You may be a little surprised to see Jay’s photo at the top of this letter; for many of you, his is a familiar face. The photo is here because we have exciting news to share with you. This weekend, Travelers Property Casualty signed a definitive merger agreement with The St. Paul Companies, creating one of the nation’s leading providers of property casualty insurance distributed through independent agents and brokers.

The combined company’s commercial and personal lines businesses will be consolidated under the Travelers brand and based in Hartford, under Doug Elliot’s leadership. The St. Paul Travelers Companies will remain a Minnesota corporation, and will have its corporate headquarters in Saint Paul, Minnesota. The specialty insurance lines, which will be known as St. Paul Specialty, will continue to be based in Saint Paul, under the leadership of Mike Miller, executive vice president and CEO for Specialty Commercial at The St. Paul. Marita Zuraitis, chief executive officer of The St. Paul’s commercial insurance operations, will become executive vice president of the combined company, initially focused on the integration process. She will also work with Jay Fishman on operational strategy. Brian MacLean and The St. Paul’s Tim Yessman will both become executive vice presidents for our combined claim operations. John A. MacColl, currently vice chairman of The St. Paul, will continue as a vice chairman of the combined company. The St. Paul international business will continue to be based in London.
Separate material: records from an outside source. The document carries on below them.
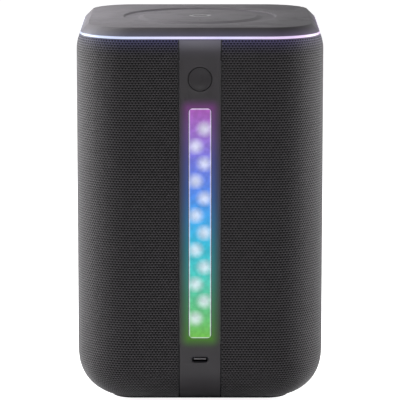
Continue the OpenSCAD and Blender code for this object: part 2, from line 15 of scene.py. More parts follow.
import bmesh
import bpy
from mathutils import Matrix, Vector


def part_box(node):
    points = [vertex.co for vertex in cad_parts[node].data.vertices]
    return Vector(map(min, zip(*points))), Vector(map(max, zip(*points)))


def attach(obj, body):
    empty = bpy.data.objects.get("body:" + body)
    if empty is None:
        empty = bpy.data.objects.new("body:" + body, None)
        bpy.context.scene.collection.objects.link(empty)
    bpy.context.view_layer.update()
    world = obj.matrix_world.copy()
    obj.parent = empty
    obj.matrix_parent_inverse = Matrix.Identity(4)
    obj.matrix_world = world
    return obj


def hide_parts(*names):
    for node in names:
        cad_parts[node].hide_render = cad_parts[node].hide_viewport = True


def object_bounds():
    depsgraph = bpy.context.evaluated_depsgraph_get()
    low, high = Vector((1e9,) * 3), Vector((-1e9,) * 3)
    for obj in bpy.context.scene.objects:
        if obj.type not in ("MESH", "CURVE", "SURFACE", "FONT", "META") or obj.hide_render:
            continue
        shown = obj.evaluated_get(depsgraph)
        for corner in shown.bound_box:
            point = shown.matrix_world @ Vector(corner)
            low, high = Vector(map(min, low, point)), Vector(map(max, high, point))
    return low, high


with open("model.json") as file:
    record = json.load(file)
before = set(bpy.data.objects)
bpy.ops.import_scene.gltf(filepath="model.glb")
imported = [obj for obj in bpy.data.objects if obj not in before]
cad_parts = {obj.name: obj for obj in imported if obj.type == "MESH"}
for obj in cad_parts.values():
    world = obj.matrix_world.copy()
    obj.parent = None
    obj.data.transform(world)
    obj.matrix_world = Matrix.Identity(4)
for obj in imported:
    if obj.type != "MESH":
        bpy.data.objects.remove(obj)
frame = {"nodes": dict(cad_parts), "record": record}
CAD_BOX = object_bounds()

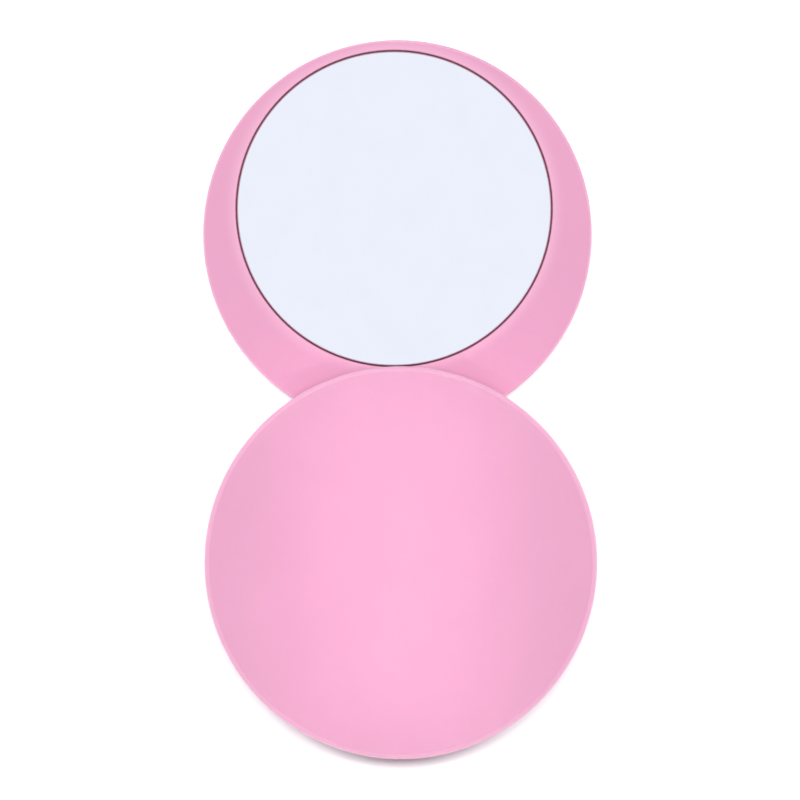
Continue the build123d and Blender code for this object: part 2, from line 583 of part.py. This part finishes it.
with BuildPart() as lid_shell:
    with BuildSketch(lid_section):
        with BuildLine():
            Line((0, LID_TOP), (0, LID_TOP - ROOF))
            RadiusArc((0, LID_TOP - ROOF), (INNER_RADIUS, LID_SHOULDER - ROOF), dome_radius)
            Polyline(
                (INNER_RADIUS, LID_SHOULDER - ROOF),
                (INNER_RADIUS, LID_BOTTOM),
                (LEAF_RADIUS, LID_BOTTOM),
                (LEAF_RADIUS, LID_SHOULDER),
            )
            RadiusArc((LEAF_RADIUS, LID_SHOULDER), (0, LID_TOP), -dome_radius)
        make_face()
    revolve(axis=Axis((case_x, case_y, 0), (0, 0, 1)))
    top_edge = lid_shell.edges().filter_by(GeomType.CIRCLE).filter_by(
        lambda e: abs(e.radius - LEAF_RADIUS) < 0.01 and e.center().Z > LID_BOTTOM + 1
    )
    fillet(top_edge, radius=LID_EDGE_FILLET)
    # hinge block inside the wall, striker bosses and liner screw bosses, all under the roof
    with BuildSketch(case_plane.offset(LID_BOTTOM)):
        with Locations((-LEAF_RADIUS, 0)):
            Rectangle(2 * (LEAF_RADIUS - LINER_INNER - LINER_CLEAR), 2 * BLOCK_HALF)
        Circle(LEAF_RADIUS - WALL / 2, mode=Mode.INTERSECT)
        with Locations(magnet_points):
            Circle(MAGNET_BOSS_RADIUS)
    extrude(amount=BOSS_HEAD - LID_BOTTOM)
    with BuildSketch(case_plane.offset(LINER_TOP)):
        with Locations(liner_screw_points):
            Circle(BOSS_RADIUS)
    extrude(amount=BOSS_HEAD - LINER_TOP)
    # rebate for the base's locating lip, open at the hinge block
    with BuildSketch(case_plane.offset(LID_BOTTOM)):
        Circle(INNER_RADIUS + LIP_THICK + FIT_CLEAR)
        Circle(INNER_RADIUS - OVERCUT, mode=Mode.SUBTRACT)
        with Locations((-LEAF_RADIUS, 0)):
            Rectangle(2 * (LEAF_RADIUS - BLOCK_INNER), 2 * BLOCK_HALF, mode=Mode.SUBTRACT)
    extrude(amount=LIP_HEIGHT, mode=Mode.SUBTRACT)
    # hinge ears, trimmed to the round outline
    for side in (-1, 1):
        with BuildSketch(hinge_plane.offset(side * (KNUCKLE_HALF + HINGE_CLEAR))):
            Circle(EAR_RADIUS)
        extrude(amount=side * (EAR_END - KNUCKLE_HALF - HINGE_CLEAR))
    with BuildSketch(case_plane.offset(HINGE_Z - COVE_RADIUS)):
        Circle(LEAF_RADIUS + TRIM_REACH)
        Circle(LEAF_RADIUS, mode=Mode.SUBTRACT)
    extrude(amount=2 * COVE_RADIUS, mode=Mode.SUBTRACT)
    # room for the base's middle knuckle, and the pin's bore
    with BuildSketch(hinge_plane):
        Circle(COVE_RADIUS)
    extrude(amount=KNUCKLE_HALF + HINGE_CLEAR, both=True, mode=Mode.SUBTRACT)
    with BuildSketch(hinge_plane):
        Circle(PIN_RADIUS + RUNNING)
    extrude(amount=PIN_HALF_LENGTH + OVERCUT, both=True, mode=Mode.SUBTRACT)
    # pockets and holes from below
    with BuildSketch(case_plane.offset(LID_BOTTOM)):
        with Locations(magnet_points):
            Circle(MAGNET_RADIUS)
    extrude(amount=STRIKER_BOTTOM + STRIKER_THICK - LID_BOTTOM, mode=Mode.SUBTRACT)
    with BuildSketch(case_plane.offset(LINER_TOP)):
        with Locations(liner_screw_points):
            Circle(SCREW_RADIUS)
    extrude(amount=LINER_SCREW_TIP + OVERCUT - LINER_TOP, mode=Mode.SUBTRACT)
save(lid_shell, "lid_shell")

with BuildPart() as lid_strikers:
    with BuildSketch(case_plane.offset(STRIKER_BOTTOM)):
        with Locations(magnet_points):
            Circle(MAGNET_RADIUS)
    extrude(amount=STRIKER_THICK)
    chamfer(lid_strikers.edges().group_by(Axis.Z)[0], length=STRIKER_BEVEL)
    with BuildSketch(case_plane.offset(STRIKER_BOTTOM)):
        with Locations(magnet_points):
            Circle(DIMPLE_RADIUS)
    extrude(amount=DIMPLE_DEPTH, mode=Mode.SUBTRACT)
save(lid_strikers, "lid_strikers")

STEM_RADIUS = 1.8
BUTTON_RADIUS = 2.6
BUTTON_THICK = 0.6
with BuildPart() as lid_liner:
    with BuildSketch(case_plane.offset(LINER_BOTTOM)):
        Circle(INNER_RADIUS - FIT_CLEAR)
        with Locations(magnet_points):
            Circle(MAGNET_BOSS_RADIUS + HOLE_CLEAR, mode=Mode.SUBTRACT)
        with Locations(liner_screw_points):
            Circle(SCREW_RADIUS + HOLE_CLEAR, mode=Mode.SUBTRACT)
        with Locations(*well_points.values()):
            Circle(STEM_RADIUS, mode=Mode.SUBTRACT)
        with Locations((-LEAF_RADIUS, 0)):
            Rectangle(2 * (LEAF_RADIUS - LINER_INNER), 2 * (BLOCK_HALF + LINER_CLEAR), mode=Mode.SUBTRACT)
    extrude(amount=LINER_THICK)
save(lid_liner, "lid_liner")

liner_screws = screw_group(case_plane, liner_screw_points, LINER_BOTTOM, LINER_SCREW_TIP, head_up=False)
save(liner_screws, "liner_screws")


def seal(x, y):
    """A silicone disc with a shallow plug below and a retaining stem through the liner."""
    plane = Plane(origin=(case_x + x, case_y + y, 0))
    face = WELL_RIM + SEAL_GAP
    with BuildPart() as disc:
        with BuildSketch(plane.offset(face)):
            Circle(SEAL_RADIUS)
        extrude(amount=LINER_BOTTOM - face)
        with BuildSketch(plane.offset(face - SEAL_PLUG)):
            Circle(SEAL_PLUG_RADIUS)
        extrude(amount=SEAL_PLUG, taper=SEAL_PLUG_TAPER)
        with BuildSketch(plane.offset(LINER_BOTTOM)):
            Circle(STEM_RADIUS)
        extrude(amount=LINER_THICK)
        with BuildSketch(plane.offset(LINER_TOP)):
            Circle(BUTTON_RADIUS)
        extrude(amount=BUTTON_THICK)
    return disc


for name, (x, y) in well_points.items():
    save(seal(x, y), f"{name}_seal")
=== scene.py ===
"""Looks of the swivel contact lens case: materials, small moulded detail, light and camera.

Metres, in the CAD frame: +Z up out of the mirror and the lid, +Y from the case leaf to the
mirror leaf. The camera looks straight down on the open case.
"""
import json
import math

import bmesh
import bpy
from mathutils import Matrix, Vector


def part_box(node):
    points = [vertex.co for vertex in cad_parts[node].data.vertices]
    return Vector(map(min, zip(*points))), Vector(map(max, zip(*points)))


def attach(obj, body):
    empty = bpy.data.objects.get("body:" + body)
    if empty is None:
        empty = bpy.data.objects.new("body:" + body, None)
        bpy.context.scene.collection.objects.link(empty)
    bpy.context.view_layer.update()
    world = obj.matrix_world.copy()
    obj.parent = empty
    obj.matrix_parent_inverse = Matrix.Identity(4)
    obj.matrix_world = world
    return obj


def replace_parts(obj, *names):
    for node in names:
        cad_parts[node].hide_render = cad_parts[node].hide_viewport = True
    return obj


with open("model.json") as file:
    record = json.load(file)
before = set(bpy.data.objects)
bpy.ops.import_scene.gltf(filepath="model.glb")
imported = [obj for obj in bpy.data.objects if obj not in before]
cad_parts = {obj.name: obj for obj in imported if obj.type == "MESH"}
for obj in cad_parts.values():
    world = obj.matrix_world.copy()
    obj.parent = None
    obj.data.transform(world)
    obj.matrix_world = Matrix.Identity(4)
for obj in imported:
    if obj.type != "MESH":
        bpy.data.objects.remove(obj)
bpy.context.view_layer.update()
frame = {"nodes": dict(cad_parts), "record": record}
MM = 0.001
FLAT_TILT = (0.93, 0.98)  # a normal's Z on the way from a rounded edge to a flat face
WALL_TILT = (0.02, 0.30)  # and on the way from an upright wall to a rounded edge
OPEN_SHARE = (0.35, 0.95)  # a point's openness, from deep in a corner to an open face
MOST_NOISE = (0.3, 0.7)  # the middle range, where most of a noise's values lie
nodes = frame["nodes"]


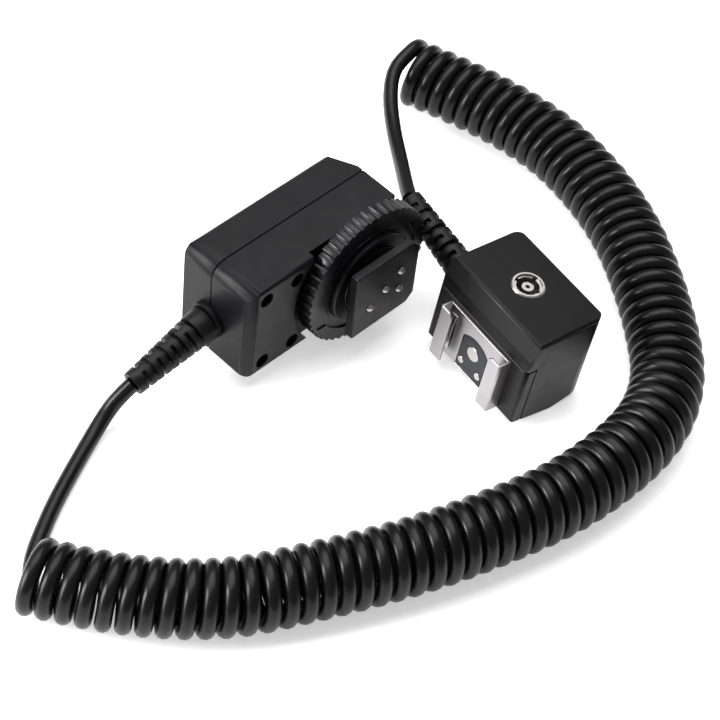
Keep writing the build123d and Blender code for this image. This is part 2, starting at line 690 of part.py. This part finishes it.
def make_pc_socket():
    base = FLASH_HEIGHT - 4.0
    with BuildPart() as pc_socket_shell:
        with BuildSketch(Plane.XY.offset(base)):
            with Locations(PC_CENTRE):
                Circle(PC_RADIUS)
                Circle(PC_BORE, mode=Mode.SUBTRACT)
        extrude(amount=4.45)
        chamfer(pc_socket_shell.faces().sort_by(Axis.Z)[-1].edges().sort_by(SortBy.RADIUS)[-1], 0.3)
        with BuildSketch(Plane.XY.offset(base)):
            with Locations(PC_CENTRE):
                Circle(PC_BORE + 0.1)
                Circle(PC_BORE - 0.5, mode=Mode.SUBTRACT)
        extrude(amount=3.9)
        with BuildSketch(Plane.XY.offset(base + 1.2)):
            with Locations(PC_CENTRE):
                with PolarLocations(PC_BORE - 0.2, 4, start_angle=20):
                    Rectangle(0.75, 0.9)
        extrude(amount=2.7, mode=Mode.SUBTRACT)
    save(pc_socket_shell, "pc_socket_shell", FLASH_PLACE)
    with BuildPart() as pc_socket_insulator:
        with BuildSketch(Plane.XY.offset(base)):
            with Locations(PC_CENTRE):
                Circle(PC_BORE - 0.52)
                Circle(0.4, mode=Mode.SUBTRACT)
        extrude(amount=1.0)
    save(pc_socket_insulator, "pc_socket_insulator", FLASH_PLACE)
    with BuildPart() as pc_socket_pin:
        with BuildSketch(Plane.XY.offset(base + 1.0)):
            with Locations(PC_CENTRE):
                Circle(1.3)
        extrude(amount=2.7)
        with BuildSketch(Plane.XY.offset(base + 1.8)):
            with Locations(PC_CENTRE):
                Circle(0.5)
        extrude(amount=3.0, mode=Mode.SUBTRACT)
        with BuildSketch(Plane.XY.offset(base - 1.5)):
            with Locations(PC_CENTRE):
                Circle(0.38)
        extrude(amount=2.6)
    save(pc_socket_pin, "pc_socket_pin", FLASH_PLACE)


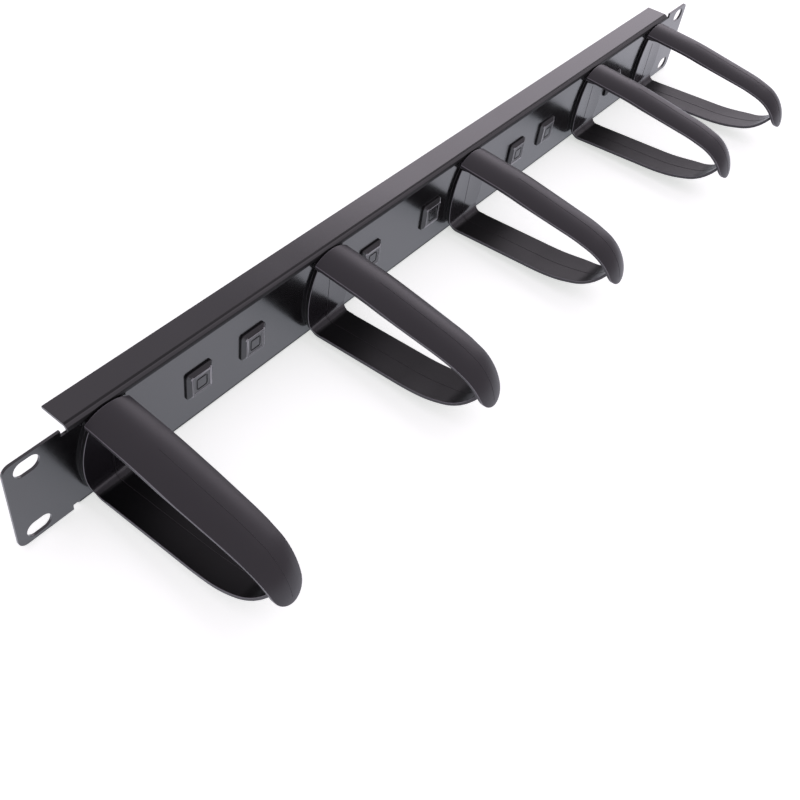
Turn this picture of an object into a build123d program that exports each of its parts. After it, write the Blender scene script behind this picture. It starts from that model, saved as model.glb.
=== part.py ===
from build123d import *
from math import sqrt
import os

os.makedirs("parts", exist_ok=True)

# Horizontal cable manager for a 19 inch rack, in millimetres.
# X runs along the panel, the front is at -Y and Z is up. The origin is the middle of
# the four rack slots, on the rear face, which seats on the rack's rails.

# Folded sheet
panel_width = 482.6
panel_height = 42.0
sheet = 1.2
bend_radius = 1.2
flange_depth = 13.0
ear_length = 25.1
relief_width = 2.6
ear_corner_radius = 3.5

# Rack slots
slot_inset = 8.75
slot_spacing_z = 31.75
slot_length = 10.0
slot_width = 6.8

# Square holes: five pairs at a steady pitch, and one more at each end
hole_size = 10.4
hole_z = -0.5
pair_steps = (-2, -1, 0, 1, 2)
pair_half_gap = 14.2
end_hole_gap = 42.0
end_hole_inset = 15.2
ring_holes = (0, 3, 6, 9, 11)

# Snap foot that holds a ring or a plug in its square hole
hole_clearance = 0.2
snap_clearance = 0.1
leg_gap = 4.6
barb_reach = 0.7
leg_length = 4.2
leg_tip_taper = 1.5

# Plug cap
cap_size = 13.2
cap_skirt = 0.8
cap_height = 2.1
cap_face_size = 9.6
cap_corner_radius = 1.4
cap_face_radius = 0.7
lip_width = 0.9
lip_height = 0.2
groove_size = 5.6
groove_width = 0.6
groove_depth = 0.4
groove_corner_radius = 1.2

# Ring: depths are measured forwards from the panel's front face, heights are in Z
strip = 1.5
crest_line = ((-3.0, 20.8), (26.0, 18.8), (64.0, 13.2), (83.4, 7.4), (86.4, -9.0))
crest_radii = (160.0, 60.0, 21.0)
arm_crown_radius = 16.0
arm_half_width = 9.6
arm_waist_z = 13.0
arm_tip_radius = 6.8
arm_tip_z = 0.2
arm_rear_gap = 0.9
base_line = ((0.0, 17.0), (0.0, -19.2), (56.0, -15.8), (76.0, -10.5), (82.2, -1.6))
base_radii = (5.5, 90.0, 20.0)
base_crown_radius = 220.0
base_half_width = 10.1
base_taper_start = 58.0
wall_widest_half_width = 12.9
wall_widest_z = -3.0
wall_top_half_width = 8.2
wall_top_z = 15.0
wall_zone_depth = 8.0
gusset_inner_radius = 5.5
gusset_start_z = 14.0
gusset_slope = 0.12
gusset_length = 36.0
wall_step_z = 15.5

# How far the blocks that a ring is trimmed with reach past it
trim_margin = 1.0

# Values worked out from the dimensions above
front_y = -sheet
body_length = panel_width - 2 * ear_length
slot_spacing_x = panel_width - 2 * slot_inset
end_hole_x = body_length / 2 - end_hole_inset
pair_pitch = (end_hole_x - end_hole_gap - pair_half_gap) / pair_steps[-1]
fold_radius = bend_radius + sheet
foot_size = hole_size - 2 * hole_clearance
ring_top_z = crest_line[0][1]
ring_bottom_z = base_line[1][1]
ring_depth = crest_line[-1][0]
trim_half_width = wall_widest_half_width + trim_margin
opening_reach = 2 * base_crown_radius
opening_far_z = gusset_start_z + opening_reach * gusset_slope
pair_centres = [pair_pitch * step for step in pair_steps]
pair_holes = [centre + side * pair_half_gap for centre in pair_centres for side in (-1, 1)]
hole_positions = sorted([-end_hole_x, *pair_holes, end_hole_x])
ring_positions = [hole_positions[index] for index in ring_holes]
plug_positions = [x for x in hole_positions if x not in ring_positions]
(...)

Jay will serve as chief executive officer of the combined companies, and Bob will serve as executive chairman. Chuck Clarke will be vice chairman.

With unparalleled product breadth and geographic reach, we will be uniquely positioned in the marketplace as the property-casualty insurer of choice for agents, brokers and customers across the United States. The combined company will be in an extremely strong capital position, and is expected to have assets of $107 billion.

Together, we will be well positioned to compete in an industry where strength and stability matter. Geographically, The St. Paul’s strength in the Midwest and Southeast complements Travelers’ strength in the East. The St. Paul’s depth of experience in small-medium commercial and specialty complements Travelers’ core strengths in personal and medium- to large- commercial business.

For more information on the details of the transaction, please see our press release [link to press release].

It’s important to stress that this is a merger of two strong, complementary organizations. We share the same values – both companies are performance-based, underwriting-driven organizations that believe in treating employees like owners and rewarding them accordingly.

A conference call for Travelers employees will be held tomorrow, Tuesday, at 10 a.m. Eastern Standard Time to discuss today’s announcement. Details will follow in a separate e-mail from Communications.

This is an exciting moment for our company, and it presents us with tremendous new opportunities for profitable growth in the coming months and years.